Data records:
-=-=-

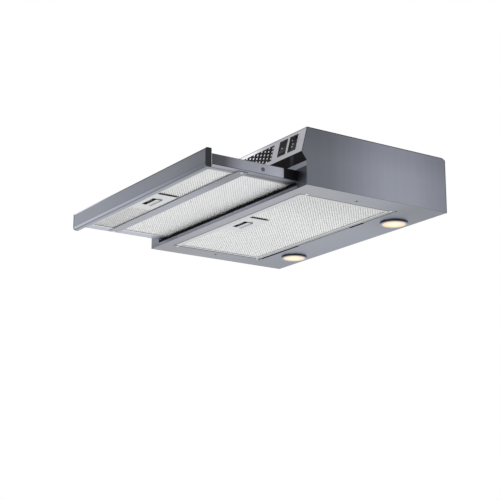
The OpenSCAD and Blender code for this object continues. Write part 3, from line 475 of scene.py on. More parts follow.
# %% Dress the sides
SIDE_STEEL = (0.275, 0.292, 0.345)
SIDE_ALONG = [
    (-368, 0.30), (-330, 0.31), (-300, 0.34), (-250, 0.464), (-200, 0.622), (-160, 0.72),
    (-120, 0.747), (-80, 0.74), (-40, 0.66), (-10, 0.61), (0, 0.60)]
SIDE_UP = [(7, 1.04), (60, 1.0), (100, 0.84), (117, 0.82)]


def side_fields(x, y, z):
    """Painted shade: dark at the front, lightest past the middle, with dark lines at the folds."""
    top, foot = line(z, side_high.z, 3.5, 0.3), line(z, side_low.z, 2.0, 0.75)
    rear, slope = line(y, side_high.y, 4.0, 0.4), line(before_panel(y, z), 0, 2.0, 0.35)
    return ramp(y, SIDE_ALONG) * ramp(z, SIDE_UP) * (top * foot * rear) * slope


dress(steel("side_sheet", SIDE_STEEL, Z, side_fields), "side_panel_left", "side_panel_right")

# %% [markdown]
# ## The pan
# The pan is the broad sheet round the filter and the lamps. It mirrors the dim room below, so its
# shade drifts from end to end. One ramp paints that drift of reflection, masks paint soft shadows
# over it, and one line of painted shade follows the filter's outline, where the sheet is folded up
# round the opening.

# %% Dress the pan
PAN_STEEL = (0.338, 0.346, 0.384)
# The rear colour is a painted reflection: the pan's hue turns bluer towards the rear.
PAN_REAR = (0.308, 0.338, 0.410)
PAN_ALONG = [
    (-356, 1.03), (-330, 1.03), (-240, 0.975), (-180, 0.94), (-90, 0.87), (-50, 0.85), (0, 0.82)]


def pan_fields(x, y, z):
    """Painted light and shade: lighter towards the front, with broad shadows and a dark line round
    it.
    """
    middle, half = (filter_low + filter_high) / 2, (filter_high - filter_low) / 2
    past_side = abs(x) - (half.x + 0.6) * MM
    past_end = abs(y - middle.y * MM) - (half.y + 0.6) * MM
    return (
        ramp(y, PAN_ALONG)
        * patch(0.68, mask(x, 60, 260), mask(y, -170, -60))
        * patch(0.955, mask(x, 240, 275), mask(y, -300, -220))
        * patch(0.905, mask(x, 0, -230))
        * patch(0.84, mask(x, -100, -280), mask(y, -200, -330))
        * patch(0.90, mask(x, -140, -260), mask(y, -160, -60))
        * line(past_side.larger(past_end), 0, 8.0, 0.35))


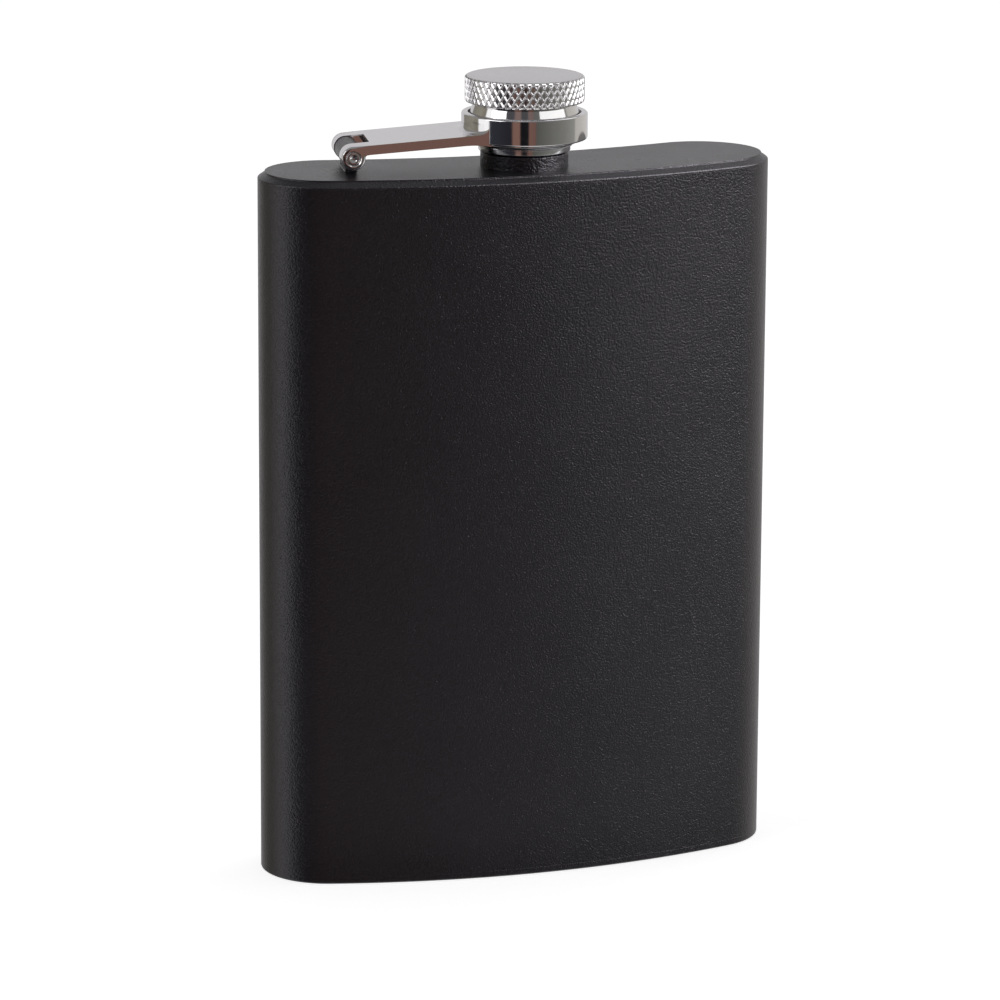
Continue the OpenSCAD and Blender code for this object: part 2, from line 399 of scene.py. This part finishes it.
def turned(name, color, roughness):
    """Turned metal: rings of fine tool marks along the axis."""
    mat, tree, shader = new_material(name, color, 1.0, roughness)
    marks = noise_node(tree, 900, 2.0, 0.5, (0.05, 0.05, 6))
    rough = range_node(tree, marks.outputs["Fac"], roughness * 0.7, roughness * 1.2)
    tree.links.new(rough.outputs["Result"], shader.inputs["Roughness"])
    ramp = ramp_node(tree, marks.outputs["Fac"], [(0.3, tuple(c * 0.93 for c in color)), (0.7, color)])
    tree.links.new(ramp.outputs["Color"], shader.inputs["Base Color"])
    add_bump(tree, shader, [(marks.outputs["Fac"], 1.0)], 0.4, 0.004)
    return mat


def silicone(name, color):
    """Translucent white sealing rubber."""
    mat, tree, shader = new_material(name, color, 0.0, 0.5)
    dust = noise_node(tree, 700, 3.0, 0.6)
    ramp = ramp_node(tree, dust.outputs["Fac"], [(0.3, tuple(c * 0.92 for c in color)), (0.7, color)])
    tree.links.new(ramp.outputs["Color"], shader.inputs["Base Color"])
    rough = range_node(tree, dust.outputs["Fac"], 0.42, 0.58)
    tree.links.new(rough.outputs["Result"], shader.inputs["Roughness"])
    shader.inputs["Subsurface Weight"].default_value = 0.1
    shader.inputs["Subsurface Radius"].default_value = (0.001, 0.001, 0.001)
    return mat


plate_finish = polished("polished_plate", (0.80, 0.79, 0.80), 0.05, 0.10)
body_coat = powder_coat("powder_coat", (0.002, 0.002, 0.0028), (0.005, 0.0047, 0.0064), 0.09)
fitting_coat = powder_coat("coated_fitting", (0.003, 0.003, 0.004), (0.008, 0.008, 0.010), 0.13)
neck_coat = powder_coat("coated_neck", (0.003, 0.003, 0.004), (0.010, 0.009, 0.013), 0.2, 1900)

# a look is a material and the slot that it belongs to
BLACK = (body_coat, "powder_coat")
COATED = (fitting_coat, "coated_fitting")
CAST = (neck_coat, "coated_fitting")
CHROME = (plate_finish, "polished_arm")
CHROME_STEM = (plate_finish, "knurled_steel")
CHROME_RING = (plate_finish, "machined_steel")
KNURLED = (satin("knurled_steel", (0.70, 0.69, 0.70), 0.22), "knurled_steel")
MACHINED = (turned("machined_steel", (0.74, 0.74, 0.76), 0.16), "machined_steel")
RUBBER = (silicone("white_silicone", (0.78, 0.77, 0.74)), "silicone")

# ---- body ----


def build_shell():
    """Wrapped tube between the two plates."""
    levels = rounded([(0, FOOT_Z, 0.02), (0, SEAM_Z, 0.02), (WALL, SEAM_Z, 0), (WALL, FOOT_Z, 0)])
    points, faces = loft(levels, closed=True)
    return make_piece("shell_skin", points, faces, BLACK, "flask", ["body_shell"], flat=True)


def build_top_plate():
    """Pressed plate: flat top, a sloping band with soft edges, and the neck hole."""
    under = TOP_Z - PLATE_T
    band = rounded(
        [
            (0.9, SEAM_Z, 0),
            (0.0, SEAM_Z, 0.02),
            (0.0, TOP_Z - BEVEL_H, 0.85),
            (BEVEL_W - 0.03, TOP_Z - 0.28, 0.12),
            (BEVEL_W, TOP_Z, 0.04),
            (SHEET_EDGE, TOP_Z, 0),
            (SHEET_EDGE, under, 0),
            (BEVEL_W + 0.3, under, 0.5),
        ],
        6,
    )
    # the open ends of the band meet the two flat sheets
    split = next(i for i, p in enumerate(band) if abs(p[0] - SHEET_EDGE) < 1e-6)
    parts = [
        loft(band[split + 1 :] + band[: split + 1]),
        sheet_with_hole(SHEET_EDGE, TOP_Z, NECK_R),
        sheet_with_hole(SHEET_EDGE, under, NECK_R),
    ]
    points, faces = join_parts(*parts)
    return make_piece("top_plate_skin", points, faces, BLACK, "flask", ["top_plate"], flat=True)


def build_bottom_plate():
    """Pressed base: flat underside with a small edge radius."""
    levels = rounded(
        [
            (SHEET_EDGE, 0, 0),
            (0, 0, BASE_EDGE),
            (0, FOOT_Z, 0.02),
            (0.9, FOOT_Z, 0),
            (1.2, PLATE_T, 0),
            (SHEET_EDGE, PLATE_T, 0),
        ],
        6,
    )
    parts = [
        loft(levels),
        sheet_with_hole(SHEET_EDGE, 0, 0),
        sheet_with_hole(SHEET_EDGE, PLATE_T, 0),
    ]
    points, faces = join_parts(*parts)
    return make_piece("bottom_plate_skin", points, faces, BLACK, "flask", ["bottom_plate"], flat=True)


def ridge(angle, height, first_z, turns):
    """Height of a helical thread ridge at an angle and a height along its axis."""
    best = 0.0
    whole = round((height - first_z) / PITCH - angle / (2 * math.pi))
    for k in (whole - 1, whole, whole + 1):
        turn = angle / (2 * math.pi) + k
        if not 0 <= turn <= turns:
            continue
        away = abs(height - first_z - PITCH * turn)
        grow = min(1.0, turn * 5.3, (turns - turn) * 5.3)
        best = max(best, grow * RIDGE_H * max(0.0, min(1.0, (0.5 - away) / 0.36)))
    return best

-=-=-

--- Problem to solve ---
Extract the first line above and each line after it up to and including the one with "SIDE_UP = [(7, 1.04), (60, 1.0), (100, 0.84), (117, 0.82)]", please, exactly and with nothing else.

--- Task response ---
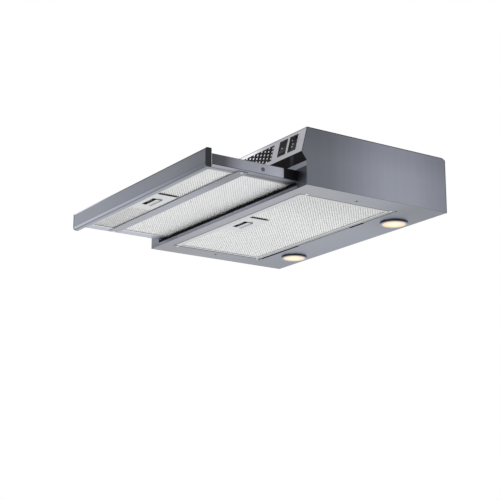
The OpenSCAD and Blender code for this object continues. Write part 3, from line 475 of scene.py on. More parts follow.
# %% Dress the sides
SIDE_STEEL = (0.275, 0.292, 0.345)
SIDE_ALONG = [
    (-368, 0.30), (-330, 0.31), (-300, 0.34), (-250, 0.464), (-200, 0.622), (-160, 0.72),
    (-120, 0.747), (-80, 0.74), (-40, 0.66), (-10, 0.61), (0, 0.60)]
SIDE_UP = [(7, 1.04), (60, 1.0), (100, 0.84), (117, 0.82)]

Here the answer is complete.